» Problem requirements: Set down the listing below verbatim, but only from its first line through the line containing "points along +X.".

* Begin Given data *

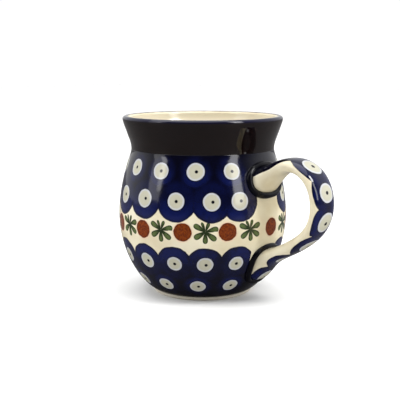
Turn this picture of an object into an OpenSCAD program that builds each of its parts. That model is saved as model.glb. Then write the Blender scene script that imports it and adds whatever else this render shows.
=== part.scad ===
// Round-bellied stoneware mug with a flared collar and a strap handle.
// Z runs up from the foot's bottom plane, the axis of the body is Z, and the handle points along +X.

/* [Body] */
// Height over the lip
mug_h = 88.5; // [75:0.5:100]
// Diameter of the foot ring
foot_d = 49.6; // [44:0.2:56]
// Height of the bare foot below the glaze line
foot_h = 1.8; // [1.4:0.1:4]
// Largest diameter, round the belly
belly_d = 84.4; // [75:0.5:95]
// Height of the belly's widest line
belly_z = 39; // [34:0.5:46]
// Diameter at the neck
neck_d = 70.8; // [60:0.2:74]
// Height of the neck
neck_z = 73; // [64:0.5:80]
// Diameter at the lip, its widest
rim_d = 80; // [74:0.5:90]
// Thickness of the wall, glaze included
wall = 4.2; // [3:0.1:6]
// Thickness of the lip
lip_t = 3.4; // [2.4:0.1:5]
// Thickness of the floor, glaze included
floor_t = 5; // [3.5:0.1:7]
// Depth of the recess under the foot
recess_h = 2.2; // [1:0.1:3]
// Width of the ring that the mug stands on
foot_ring_w = 3.6; // [2.5:0.1:6]
// Thickness of the glaze coats
glaze_t = 0.35; // [0.2:0.05:0.6]
// Height of the line where the dark collar meets the belly
collar_z = 73.2; // [68:0.2:78]

/* [Handle] */
// Reach of the strap's middle line from the axis
handle_reach = 70; // [62:0.5:78]
// Height at which the strap is furthest out
handle_reach_z = 50; // [42:0.5:54]
// Height of the strap's crest, at its middle line
crest_z = 67.8; // [62:0.5:74]
// Distance of the crest from the axis
crest_x = 54.5; // [50:0.5:60]
// Height at which the strap's middle line leaves the body
upper_root_z = 60; // [56:0.5:64]
// Height at which it comes back to the body
lower_root_z = 20.2; // [16:0.1:24]
// Width of the strap
strap_w = 16; // [12:0.2:20]
// Thickness of the strap
strap_t = 6; // [5:0.1:9]
// How much wider the strap is at its upper end
upper_flare_w = 6; // [2:0.2:9]
// How much thicker the strap is at its upper end
upper_flare_t = 9; // [4:0.2:12]
// How much wider the strap is at its lower end
lower_flare_w = 0.6; // [0:0.2:5]
// How much thicker the strap is at its lower end
lower_flare_t = 10; // [4:0.2:12]
// Width of the slip bead round each end
bead_w = 1.9; // [1.2:0.1:3]
// Height of the slip bead over the clay
bead_h = 1.6; // [1:0.1:2.5]

/* [Hidden] */
belly_r = belly_d / 2;
neck_r = neck_d / 2;
rim_r = rim_d / 2;
foot_r = foot_d / 2;
lip_r = lip_t / 2;
// number of straight steps in each curve of the profile
steps = 9;
// stations along the strap, and points round its section
runs = [9, 9, 13];
sides = 24;
// below 1, this fills out the corners of the strap's oval section
shape_pow = 0.86;
$fn = 96;

function mix(a, b, t) = a + (b - a) * t;
function bez(p, t) = pow(1 - t, 3) * p[0] + 3 * t * pow(1 - t, 2) * p[1] + 3 * t * t * (1 - t) * p[2] + pow(t, 3) * p[3];
function curve(p, n, from = 0) = [for (i = [from:n]) bez(p, i / n)];
function back(list) = [for (i = [len(list) - 1:-1:0]) list[i]];
function part_of(list, a, b) = [for (i = [a:b]) list[i]];

// the body's outside, from the glaze line over the foot to the lip
shoulder = [mix(neck_r, belly_r, 0.14), mix(neck_z, belly_z, 0.11)];
collar_foot = [mix(neck_r, rim_r, 0.36), mix(neck_z, mug_h, 0.34)];
lip_out = [rim_r - 0.35, mug_h - lip_t * 0.86];
lower_belly = curve([[foot_r + glaze_t, foot_h], [foot_r + 9.4, foot_h + 5.6], [belly_r, mix(foot_h, belly_z, 0.56)], [belly_r, belly_z]], steps + 3);
upper_belly = curve([[belly_r, belly_z], [belly_r, mix(belly_z, neck_z, 0.31)], [mix(neck_r, belly_r, 0.59), mix(belly_z, neck_z, 0.65)], shoulder], steps, 1);
neck = curve([shoulder, [neck_r - 0.1, mix(neck_z, belly_z, 0.035)], [neck_r + 0.05, mix(neck_z, mug_h, 0.08)], collar_foot], 2 * 4, 1);
collar = [for (i = [1:3]) mix(collar_foot, lip_out, i / 3)];
// the lip is a half round
lip = [for (a = [15:22.5:172.5]) [rim_r - lip_r + lip_r * cos(a), mug_h - lip_r + lip_r * sin(a)]];
// the inside runs a wall's thickness in, down to the floor
floor_z = recess_h + floor_t;
in_rim = [rim_r - lip_t - 0.1, mug_h - lip_t * 0.95];
in_neck = [neck_r - wall, neck_z];
in_belly = [belly_r - wall, belly_z];
in_floor = [foot_r * 0.62, floor_z];
inside = concat(
    curve([in_rim, mix(in_rim, in_neck, 0.4), in_neck + [0, 7], in_neck], steps),
    curve([in_neck, in_neck - [0, 6], in_belly + [0, 18], in_belly], steps, 1),
    curve([in_belly, in_belly - [0, 17], in_floor + [14, 2.2], in_floor], steps + 3, 1),
    [[0, floor_z - 0.3]]);

skin = concat(lower_belly, upper_belly, neck, collar, lip, inside);
last = len(skin) - 1;
// the point where the belly's coat ends and the collar's starts, and where the collar's ends inside the lip
belly_end = max([for (i = [0:len(lower_belly) + len(upper_belly) + len(neck) - 1]) skin[i][1] <= collar_z ? i : 0]);
collar_end = len(lower_belly) + len(upper_belly) + len(neck) + len(collar) + len(lip) - 1;

// a point of the skin moved along the outward normal there
function along(list, i) = list[min(i + 1, len(list) - 1)] - list[max(i - 1, 0)];
function moved(list, i, d) = let (v = along(list, i), n = [v[1], -v[0]] / norm(v)) i == len(list) - 1 ? list[i] + [0, d] : list[i] + n * d;
function offset_line(list, d) = [for (i = [0:len(list) - 1]) moved(list, i, d)];
clay_line = offset_line(skin, -glaze_t);
// the clay starts straight above the foot ring
clay = concat([[foot_r - 0.1, foot_h]], part_of(clay_line, 1, last));

module coat(a, b) {
    rotate_extrude() polygon(concat(part_of(skin, a, b), back(part_of(clay, a, b))));
}

// everything inside the body's outside line moved out by d, as one filled solid
module filled(d) {
    line = offset_line(part_of(skin, 0, belly_end + 4), d);
    rotate_extrude() polygon(concat([[0, 1]], [[foot_r - 2, 1]], line, [[0, line[len(line) - 1][1]]]));
}

module clay_filled() {
    line = part_of(clay, 0, belly_end + 4);
    rotate_extrude() polygon(concat([[0, 1]], [[foot_r - 2, 1]], line, [[0, line[len(line) - 1][1]]]));
}

// the strap's middle line: out of the body and up to the crest, round to the furthest point, and back down to the body
root_in = [neck_r - 2, upper_root_z - 2.6];
root_out = [foot_r + 4.2, lower_root_z - 4];
crest = [crest_x, crest_z];
far = [handle_reach, handle_reach_z];
middle = concat(
    curve([root_in, root_in + [10, 4.4], crest - [7, 0], crest], runs[0]),
    curve([crest, crest + [9.5, 0], far + [0, 9.5], far], runs[1], 1),
    curve([far, far - [0, 17], [mix(foot_r, handle_reach, 0.61), lower_root_z + 7.8], root_out], runs[2], 1));
stations = len(middle);
function run_to(i) = i == 0 ? 0 : run_to(i - 1) + norm(middle[i] - middle[i - 1]);
distance = [for (i = [0:stations - 1]) run_to(i)];
strap_len = distance[stations - 1];
function bump(x, w) = exp(-pow(x / w, 2));
function half_w(i) = (strap_w + upper_flare_w * bump(distance[i], 9.5) + lower_flare_w * bump(strap_len - distance[i] - 5, 8)) / 2;
function half_t(i) = (strap_t + upper_flare_t * bump(distance[i], 10) + lower_flare_t * bump(strap_len - distance[i] - 5, 8)) / 2;
function signed_pow(v, p) = sign(v) * pow(abs(v), p);
// one ring of the strap, grown by d
function ring(i, d) = let (v = along(middle, i), n = [-v[1], v[0]] / norm(v), w = half_w(i) + d, t = half_t(i) + d)
    [for (k = [0:sides - 1]) let (a = 360 * k / sides, s = signed_pow(sin(a), shape_pow) * t, c = signed_pow(cos(a), shape_pow) * w)
        [middle[i][0] + n[0] * s, c, middle[i][1] + n[1] * s]];

function skin_faces(n, flip = false, start = 0) = [for (i = [0:n - 1]) for (k = [0:sides - 1])
    let (a = start + i * sides + k, b = start + i * sides + (k + 1) % sides)
        each (flip ? [[a, b, b + sides], [a, b + sides, a + sides]] : [[b, a, b + sides], [b + sides, a, a + sides]])];

// the strap between two stations, grown by d
module strap(d, first = 0, end = stations - 1) {
    n = end - first;
    polyhedron([for (i = [first:end]) each ring(i, d)],
        concat(skin_faces(n), [[for (k = [0:sides - 1]) k]], [[for (k = [sides - 1:-1:0]) n * sides + k]]));
}

// the skin round the strap between two stations, from the strap's surface out to d
module sleeve(d, first = 0, end = stations - 1) {
    n = end - first;
    m = (n + 1) * sides;
    polyhedron(concat([for (i = [first:end]) each ring(i, d)], [for (i = [first:end]) each ring(i, 0)]),
        concat(skin_faces(n), skin_faces(n, true, m),
            [for (k = [0:sides - 1]) let (b = (k + 1) % sides) each [[k, b, m + k], [m + k, b, m + b]]],
            [for (k = [0:sides - 1]) let (b = (k + 1) % sides, e = n * sides) each [[e + b, e + k, e + m + k], [e + m + b, e + b, e + m + k]]]));
}

// the stations that reach past each bead
upper_end = 6;
lower_first = stations - 7;

module bead(first, end) {
    difference() {
        intersection() {
            sleeve(bead_w, first, end);
            filled(bead_h - glaze_t);
        }
        clay_filled();
    }
}

module cup_body() {
    color([0.80, 0.76, 0.66]) rotate_extrude() polygon(concat(
        clay,
        [[0, recess_h + glaze_t], [foot_r - foot_ring_w - 1.2, recess_h + glaze_t], [foot_r - foot_ring_w, 0], [foot_r - 0.6, 0], [foot_r, 0.6], [foot_r - 0.1, foot_h - 0.6]]));
}

module handle() {
    color([0.80, 0.76, 0.66]) difference() {
        strap(0);
        clay_filled();
    }
}

module upper_slip_joint() {
    color([0.05, 0.06, 0.12]) bead(0, upper_end);
}

module lower_slip_joint() {
    color([0.05, 0.06, 0.12]) bead(lower_first, stations - 1);
}

module liner_glaze() {
    color([0.93, 0.88, 0.74]) coat(collar_end, last);
}

module collar_glaze() {
    color([0.06, 0.06, 0.10]) coat(belly_end, collar_end);
}

module belly_glaze() {
    color([0.10, 0.13, 0.42]) difference() {
        coat(0, belly_end);
        strap(bead_w, 0, upper_end);
        strap(bead_w, lower_first, stations - 1);
    }
}

module handle_glaze() {
    color([0.10, 0.13, 0.42]) difference() {
        sleeve(glaze_t);
        filled(bead_h - glaze_t);
    }
}

module base_glaze() {
    color([0.86, 0.82, 0.70]) translate([0, 0, recess_h]) cylinder(r = foot_r - foot_ring_w - 1.3, h = glaze_t);
}

cup_body();
handle();
upper_slip_joint();
lower_slip_joint();
liner_glaze();
collar_glaze();
belly_glaze();
handle_glaze();
base_glaze();
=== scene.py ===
# Round-bellied stoneware mug with stamped decoration, on a pale studio table.
# The mug stands on z = 0 with its handle along +X. Lengths are metres, and the decoration works in millimetres.
import math

import bpy
import numpy as np
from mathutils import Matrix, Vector


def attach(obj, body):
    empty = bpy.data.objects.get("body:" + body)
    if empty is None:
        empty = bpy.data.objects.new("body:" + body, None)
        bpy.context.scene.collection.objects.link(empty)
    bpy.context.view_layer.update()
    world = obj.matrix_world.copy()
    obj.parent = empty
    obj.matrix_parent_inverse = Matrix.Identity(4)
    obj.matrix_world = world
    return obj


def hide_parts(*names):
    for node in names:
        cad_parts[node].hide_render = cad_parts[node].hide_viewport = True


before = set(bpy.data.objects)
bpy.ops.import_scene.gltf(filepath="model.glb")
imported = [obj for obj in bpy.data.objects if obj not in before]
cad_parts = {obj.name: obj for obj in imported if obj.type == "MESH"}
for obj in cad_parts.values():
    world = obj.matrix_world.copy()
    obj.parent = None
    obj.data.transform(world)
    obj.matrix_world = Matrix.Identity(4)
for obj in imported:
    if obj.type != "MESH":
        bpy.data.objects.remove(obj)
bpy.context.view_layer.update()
print("stage: CAD frame loaded")


def mixPair(a, b, share, upShare=None):
    # radius and height may take different shares
    upShare = share if upShare is None else upShare
    return (a[0] + (b[0] - a[0]) * share, a[1] + (b[1] - a[1]) * upShare)


def curvePoints(a, b, c, d, count, skipFirst=True):
    # points along a Bezier curve from a to d
    points = []
    for step in range(1 if skipFirst else 0, count + 1):
        t = step / count
        w = ((1 - t) ** 3, 3 * t * (1 - t) ** 2, 3 * t * t * (1 - t), t ** 3)
        points.append(tuple(w[0] * a[i] + w[1] * b[i] + w[2] * c[i] + w[3] * d[i] for i in (0, 1)))
    return points


def offsetLine(points, distance):
    moved = []
    for index, point in enumerate(points):
        before, after = points[max(index - 1, 0)], points[min(index + 1, len(points) - 1)]
        along = Vector((after[0] - before[0], after[1] - before[1])).normalized()
        moved.append((point[0] + along.y * distance, point[1] - along.x * distance))
    return moved


def takeUp(*pieces):
    # these pieces selected, and nothing else
    if bpy.context.object and bpy.context.object.mode != "OBJECT":
        bpy.ops.object.mode_set(mode="OBJECT")
    bpy.ops.object.select_all(action="DESELECT")
    for piece in pieces:
        piece.select_set(True)
    bpy.context.view_layer.objects.active = pieces[0]


def applyModifier(piece, kind, **settings):
    takeUp(piece)
    bpy.ops.object.modifier_add(type=kind)
    modifier = piece.modifiers[-1]
    for key, value in settings.items():
        setattr(modifier, key, value)
    bpy.ops.object.modifier_apply(modifier=modifier.name)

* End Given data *

» Exercise result:
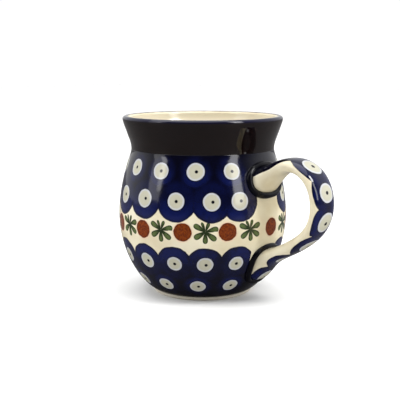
Turn this picture of an object into an OpenSCAD program that builds each of its parts. That model is saved as model.glb. Then write the Blender scene script that imports it and adds whatever else this render shows.
=== part.scad ===
// Round-bellied stoneware mug with a flared collar and a strap handle.
// Z runs up from the foot's bottom plane, the axis of the body is Z, and the handle points along +X.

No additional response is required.